Effect of Tension-Compression Asymmetry Response on the Bending of Prismatic Martensitic SMA Beams: Analytical and Experimental Study

• Main Authors: Alireza Ostadrahimi, Fathollah Taheri-Behrooz, Eunsoo Choi
• Format: Article
• Language: English
• Published: MDPI AG 2021-09-01
• Series: Materials
• Subjects: analytical solution; shape memory alloy; tension-compression asymmetry; bending behavior; martensite beams
• Online Access: https://www.mdpi.com/1996-1944/14/18/5415

This paper aims to analytically derive bending equations, as well as semi-analytically predict the deflection of prismatic SMA beams in the martensite phase.
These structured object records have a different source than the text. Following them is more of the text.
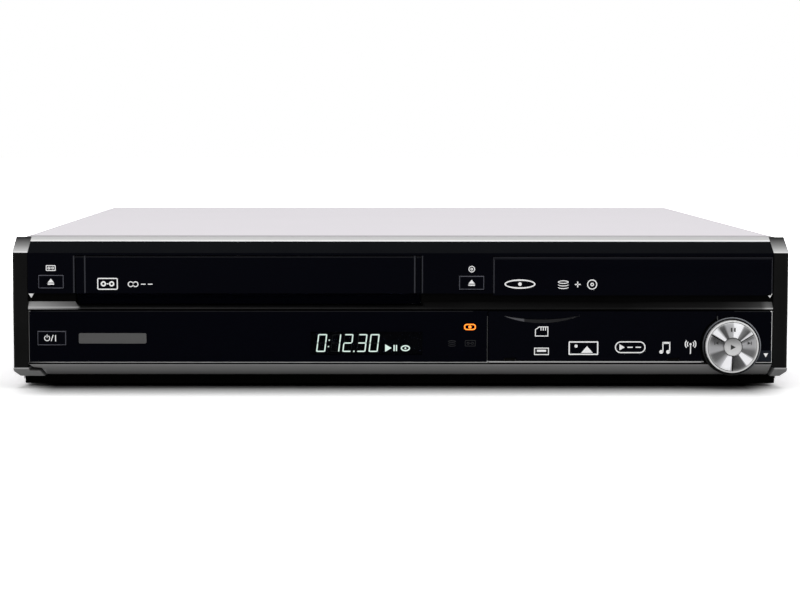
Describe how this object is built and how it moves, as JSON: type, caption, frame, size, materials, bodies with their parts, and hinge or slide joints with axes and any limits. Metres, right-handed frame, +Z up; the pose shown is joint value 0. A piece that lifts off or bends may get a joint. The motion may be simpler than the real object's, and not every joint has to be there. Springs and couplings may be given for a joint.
{
  "type": "dvd vcr combo recorder",
  "caption": "Home video recorder with a cassette door, a disc tray, an internal hard drive, a drop-down front flap, push keys and a round dial, in a silver cover.",
  "frame": {"origin": "middle of the base, at the height of the feet's undersides", "axes": "+Z up, -Y out of the front face, +X to the right as seen from the front"},
  "size_m": [0.43, 0.345, 0.084],
  "materials": {
    "black_gloss": "high gloss",
    "black_satin": "fine satin",
    "board_green": "lacquered board",
    "bright_trim": "satin metallic",
    "cable_grey": "flat cable",
    "chrome": "polished",
    "display_glass": "dark glass",
    "drum_metal": "turned",
    "grey_trim": "satin metallic grey",
    "part_black": "moulded",
    "part_grey": "moulded",
    "rubber_black": "matt",
    "screw_steel": "nickel plated",
    "silver_paint": "satin silver paint",
    "socket_metal": "nickel plated",
    "spun_metal": "spun",
    "white_plastic": "moulded",
    "zinc_steel": "zinc plated sheet"
  },
  "bodies": {
    "casing": {"front_frame": "black_satin", "top_trim": "bright_trim", "middle_trim": "bright_trim", "bottom_trim": "grey_trim", "base_skirt": "black_satin", "end_caps": "black_satin", "upper_panel": "black_gloss", "lower_panel": "black_gloss", "flap_pins": "screw_steel", "jack_bay": "black_satin", "front_sockets": "socket_metal", "dial_cup": "black_satin", "dial_rims": "chrome", "control_boards": "board_green", "display_module": "display_glass", "bottom_chassis": "zinc_steel", "top_cover": "silver_paint", "feet": "rubber_black", "rear_panel": "zinc_steel", "cover_screws": "screw_steel", "mains_inlet": "part_black", "rear_sockets": "socket_metal", "fan_frame": "part_black", "deck_chassis": "zinc_steel", "deck_sides": "zinc_steel", "lower_drum": "drum_metal", "reel_belt": "rubber_black", "loading_motor": "zinc_steel", "drive_frame": "zinc_steel", "hard_drive": "drum_metal", "drive_bracket": "zinc_steel", "main_board": "board_green", "power_board": "board_green", "ribbon_cable": "cable_grey"},
    "door": {"cassette_door": "black_gloss"},
    "carriage": {"cassette_carriage": "part_black"},
    "holder": {"cassette_holder": "zinc_steel"},
    "drum": {"head_drum": "drum_metal"},
    "capstan_wheel": {"capstan": "drum_metal"},
    "clutch": {"reel_clutch": "part_grey"},
    "supply": {"supply_reel": "white_plastic"},
    "takeup": {"takeup_reel": "white_plastic"},
    "pinch": {"pinch_arm": "zinc_steel"},
    "roller": {"pinch_roller": "rubber_black"},
    "tray": {"disc_tray": "part_black", "tray_front": "black_gloss"},
    "gear": {"tray_gear": "white_plastic"},
    "lift": {"traverse": "part_grey"},
    "spindle": {"turntable": "part_black"},
    "sled": {"laser_sled": "part_grey"},
    "clamp": {"disc_clamper": "part_black"},
    "flap": {"front_flap": "black_gloss"},
    "power": {"power_key": "black_gloss"},
    "eject": {"eject_key": "black_gloss"},
    "open_close": {"open_close_key": "black_gloss"},
    "dial_top": {"dial_key_top": "spun_metal"},
    "dial_left": {"dial_key_left": "spun_metal"},
    "dial_right": {"dial_key_right": "spun_metal"},
    "dial_centre": {"dial_key_centre": "spun_metal"},
    "fan": {"fan_rotor": "part_black"}
  },
  "joints": [
    {"name": "door_swing", "type": "hinge", "parent": "casing", "child": "door", "pos_m": [-0.0845, -0.166, 0.0729], "axis": [1, 0, 0], "range_deg": [0, 88], "stiffness_Nm_per_rad": 0.02, "springref_deg": -11.46},
    {"name": "carriage_load", "type": "slide", "parent": "casing", "child": "carriage", "axis": [0, 1, 0], "range_m": [0, 0.055]},
    {"name": "holder_drop", "type": "slide", "parent": "carriage", "child": "holder", "axis": [0, 0, -1], "range_m": [0, 0.012]},
    {"name": "drum_spin", "type": "hinge", "parent": "casing", "child": "drum", "pos_m": [-0.0845, 0.0545, 0.0255], "axis": [0.1045, 0, 0.9945], "continuous": true},
    {"name": "capstan_spin", "type": "hinge", "parent": "casing", "child": "capstan_wheel", "pos_m": [-0.022, 0.0285, 0.024], "axis": [0, 0, 1], "continuous": true},
    {"name": "clutch_spin", "type": "hinge", "parent": "casing", "child": "clutch", "pos_m": [-0.0845, -0.0275, 0.019], "axis": [0, 0, 1], "continuous": true},
    {"name": "supply_spin", "type": "hinge", "parent": "casing", "child": "supply", "pos_m": [-0.1305, -0.0275, 0.0255], "axis": [0, 0, 1], "continuous": true},
    {"name": "takeup_spin", "type": "hinge", "parent": "casing", "child": "takeup", "pos_m": [-0.0385, -0.0275, 0.0255], "axis": [0, 0, 1], "continuous": true},
    {"name": "pinch_swing", "type": "hinge", "parent": "casing", "child": "pinch", "pos_m": [-0.002, 0.0405, 0.0435], "axis": [0, 0, -1], "range_deg": [0, 15]},
    {"name": "roller_spin", "type": "hinge", "parent": "pinch", "child": "roller", "pos_m": [-0.01044, 0.02305, 0.0315], "axis": [0, 0, 1], "continuous": true},
    {"name": "tray_slide", "type": "slide", "parent": "casing", "child": "tray", "axis": [0, -1, 0], "range_m": [0, 0.14]},
    {"name": "gear_spin", "type": "hinge", "parent": "casing", "child": "gear", "pos_m": [0.0777, -0.1405, 0.0534], "axis": [0, 0, 1], "range_deg": [0, 802.15]},
    {"name": "traverse_lift", "type": "hinge", "parent": "casing", "child": "lift", "pos_m": [0.1287, -0.0105, 0.05025], "axis": [-1, 0, 0], "range_deg": [0, 3]},
    {"name": "spindle_spin", "type": "hinge", "parent": "lift", "child": "spindle", "pos_m": [0.1287, -0.0915, 0.052], "axis": [0, 0, 1], "continuous": true},
    {"name": "sled_slide", "type": "slide", "parent": "lift", "child": "sled", "axis": [0, 1, 0], "range_m": [0, 0.034]},
    {"name": "clamp_spin", "type": "hinge", "parent": "casing", "child": "clamp", "pos_m": [0.1287, -0.0915, 0.07], "axis": [0, 0, 1], "continuous": true},
    {"name": "flap_drop", "type": "hinge", "parent": "casing", "child": "flap", "pos_m": [0.0486, -0.16635, 0.01605], "axis": [1, 0, 0], "range_deg": [0, 90]},
    {"name": "power_press", "type": "slide", "parent": "casing", "child": "power", "axis": [0, 1, 0], "range_m": [0, 0.0008], "stiffness_N_per_m": 900},
    {"name": "eject_press", "type": "slide", "parent": "casing", "child": "eject", "axis": [0, 1, 0], "range_m": [0, 0.0008], "stiffness_N_per_m": 900},
    {"name": "open_close_press", "type": "slide", "parent": "casing", "child": "open_close", "axis": [0, 1, 0], "range_m": [0, 0.0008], "stiffness_N_per_m": 900},
    {"name": "dial_top_press", "type": "slide", "parent": "casing", "child": "dial_top", "axis": [0, 1, 0], "range_m": [0, 0.0008], "stiffness_N_per_m": 900},
    {"name": "dial_left_press", "type": "slide", "parent": "casing", "child": "dial_left", "axis": [0, 1, 0], "range_m": [0, 0.0008], "stiffness_N_per_m": 900},
    {"name": "dial_right_press", "type": "slide", "parent": "casing", "child": "dial_right", "axis": [0, 1, 0], "range_m": [0, 0.0008], "stiffness_N_per_m": 900},
    {"name": "dial_centre_press", "type": "slide", "parent": "casing", "child": "dial_centre", "axis": [0, 1, 0], "range_m": [0, 0.0008], "stiffness_N_per_m": 900},
    {"name": "fan_spin", "type": "hinge", "parent": "casing", "child": "fan", "pos_m": [-0.066, 0.1575, 0.044], "axis": [0, 1, 0], "continuous": true}
  ],
  "couplings": [
    {"joint": "gear_spin", "follows": "tray_slide", "rad_per_m": 100},
    {"joint": "clutch_spin", "follows": "capstan_spin", "ratio": 0.57143}
  ]
}
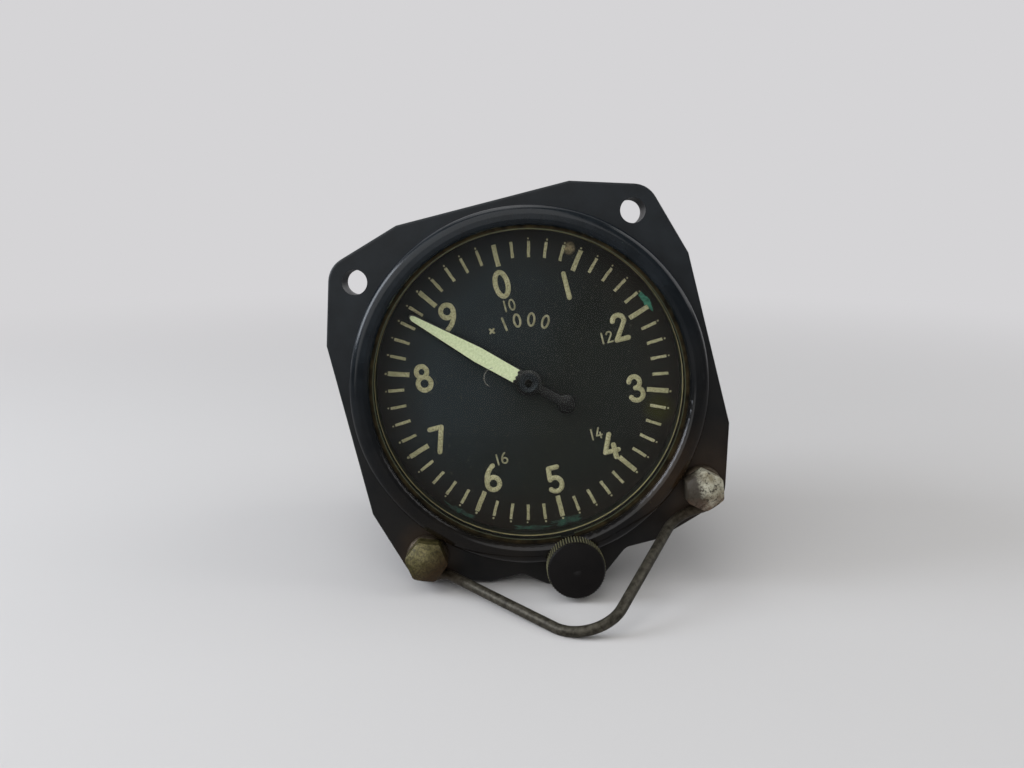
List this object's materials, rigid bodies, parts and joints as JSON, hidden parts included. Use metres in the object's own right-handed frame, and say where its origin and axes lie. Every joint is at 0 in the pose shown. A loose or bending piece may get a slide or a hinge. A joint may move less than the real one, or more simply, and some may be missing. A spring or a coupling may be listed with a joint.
{
  "type": "aircraft altimeter",
  "caption": "Square-flanged round altimeter with one luminous hand, a setting knob and a bent wire table stand; aneroid movement inside.",
  "frame": {"origin": "centre of the flange's front face, which lies against the panel", "axes": "+X to the right seen from the front, +Y backwards into the case, +Z to 12 o'clock on the dial"},
  "size_m": [0.0822, 0.098, 0.09],
  "materials": {
    "case": "moulded black phenolic, satin flange and glossier bezel",
    "glass": "clear flat glass",
    "rubber": "black rubber",
    "bronze_ring": "browned spring steel",
    "spacer": "matt black with a worn front edge",
    "dial": "matt black dial with raised cream numerals",
    "retainer": "machined brass",
    "brass": "machined brass",
    "steel": "machined steel",
    "jewel": "polished jewel",
    "capsule": "beryllium copper diaphragms",
    "wire": "dull galvanised wire",
    "zinc": "zinc-plated steel",
    "nut_left": "dull olive plating",
    "nut_right": "chalky corroded plating",
    "knob": "matt brown-black, worn knurls",
    "hand": "black hand with a cream luminous stripe"
  },
  "bodies": {
    "case": {"case_shell": "case", "cover_glass": "glass", "glass_gasket": "rubber", "snap_ring": "bronze_ring", "dial_spacer": "spacer", "dial": "dial", "turntable_retainer": "retainer", "knob_bushing": "brass", "shaft_packing": "rubber", "static_port_insert": "brass", "stand_wire": "wire", "stand_screws": "zinc", "acorn_nut_left": "nut_left", "acorn_nut_right": "nut_right"},
    "setting_knob": {"knob": "knob", "knob_shaft": "steel", "knob_pinion": "brass", "knob_set_screw": "steel"},
    "movement": {"turntable_gear": "brass", "front_pillars": "brass", "movement_plate": "brass", "rear_pillars": "brass", "plate_screws": "steel", "capsule_yoke": "brass", "aneroid_capsule": "capsule", "capsule_nut": "brass", "staff_front_bush": "brass", "staff_rear_jewel": "jewel", "rocking_brackets": "steel", "bracket_screws": "steel", "hairspring": "steel", "hairspring_stud": "brass"},
    "hand": {"pointer": "hand", "pointer_collet": "brass", "hand_staff": "steel", "staff_pinion": "steel", "hairspring_collet": "brass"},
    "sector": {"sector_gear": "brass", "sector_arbor": "steel"},
    "rocking": {"rocking_shaft": "steel", "calibration_arm": "steel", "drive_arm": "steel", "balance_weight": "brass"},
    "capsule_front": {"capsule_post": "brass", "drop_link": "steel", "link_pin": "steel"}
  },
  "joints": [
    {"name": "movement_turn", "type": "hinge", "parent": "case", "child": "movement", "pos_m": [0, 0.01095, 0], "axis": [0, 1, 0], "continuous": true},
    {"name": "knob_turn", "type": "hinge", "parent": "case", "child": "setting_knob", "pos_m": [0, -0.008, -0.04025], "axis": [0, 1, 0], "continuous": true},
    {"name": "sector_turn", "type": "hinge", "parent": "movement", "child": "sector", "pos_m": [-0.009, 0.01495, 0.01764], "axis": [0, 1, 0], "range_deg": [-26.23, 31.37]},
    {"name": "pointer_turn", "type": "hinge", "parent": "movement", "child": "hand", "pos_m": [0, 0.02395, 0], "axis": [0, 1, 0], "range_deg": [-313.7, 262.3], "deforming": ["hairspring"]},
    {"name": "rocking_turn", "type": "hinge", "parent": "movement", "child": "rocking", "pos_m": [-0.009, 0.03, 0.01], "axis": [0, 0, 1], "range_deg": [-9.35, 11.2]},
    {"name": "capsule_travel", "type": "slide", "parent": "movement", "child": "capsule_front", "axis": [0, -1, 0], "range_m": [-0.00176, 0.00148], "deforming": ["aneroid_capsule"]}
  ],
  "couplings": [
    {"joint": "movement_turn", "follows": "knob_turn", "ratio": -0.18382},
    {"joint": "pointer_turn", "follows": "sector_turn", "ratio": -10},
    {"joint": "rocking_turn", "follows": "sector_turn", "ratio": 0.355},
    {"joint": "capsule_travel", "follows": "sector_turn", "m_per_rad": -0.003195}
  ]
}
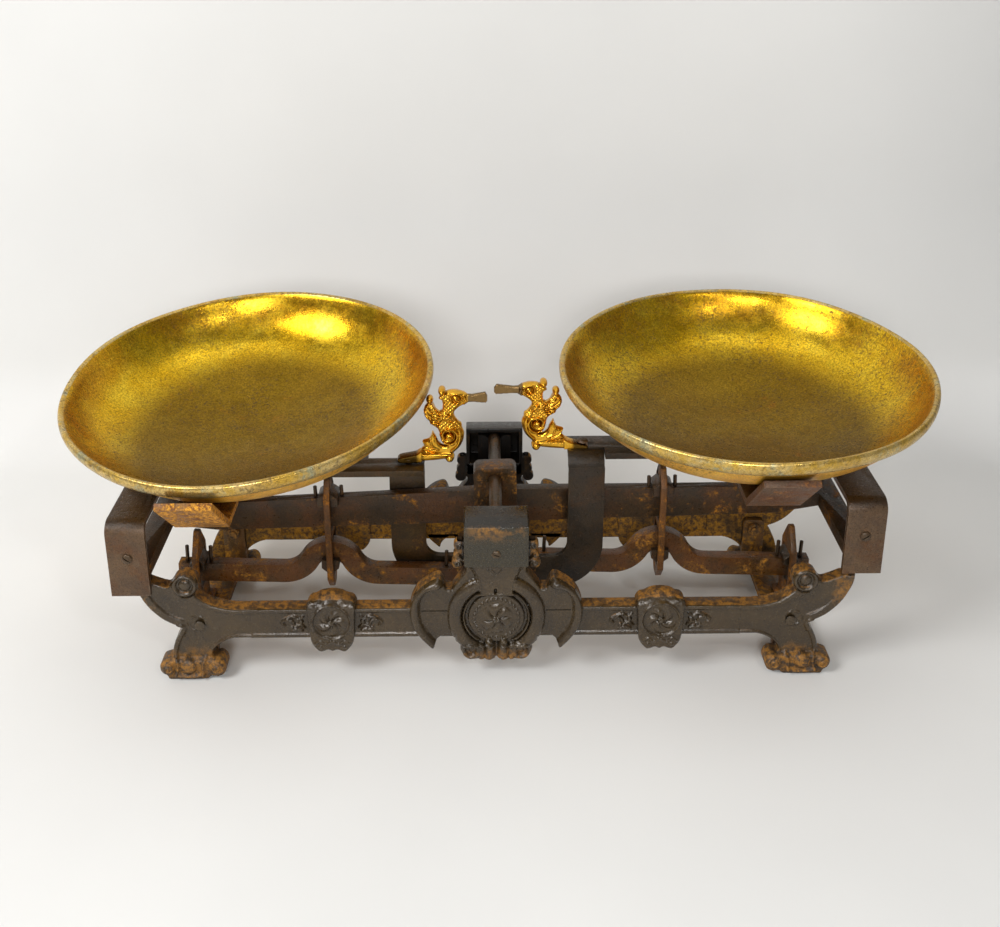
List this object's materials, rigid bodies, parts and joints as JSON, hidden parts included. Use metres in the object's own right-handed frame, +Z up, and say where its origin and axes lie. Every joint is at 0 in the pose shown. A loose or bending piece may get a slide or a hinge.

To this end, we are required to employ a simplified one-dimensional parametric model considering asymmetric response in tension and compression for martensitic beams. The model takes into account the different material parameters in martensite twined and detwinned phases as well as elastic modulus depending on the progress of the detwinning process. In addition, the model considers the diverse slope of loading and unloading in martensite detwinned phases favored by tension and compression. To acquire general bending equations, we first solve the pure bending problem of a prismatic SMA beam. Three different phases are assumed in the unloading procedure and the effect of neutral fiber distance from the centerline is also considered during this stage. Then according to the pure bending solution and employing semi-analytical methods, general bending equations of an SMA beam are derived. Polynomial approximation functions are utilized to obtain the beam deflection–length relationship. To validate the attained analytical expressions, several three- and four-point bending tests were conducted for rectangular and circular SMA beams. Experimental data confirm the reasonable accuracy of the analytical results. This work may be envisaged to go deep enough in investigating the response of SMA beams under an arbitrary transverse loading and stress distribution during loading and unloading, as well as findings may be applicable to a good prediction of bending behavior.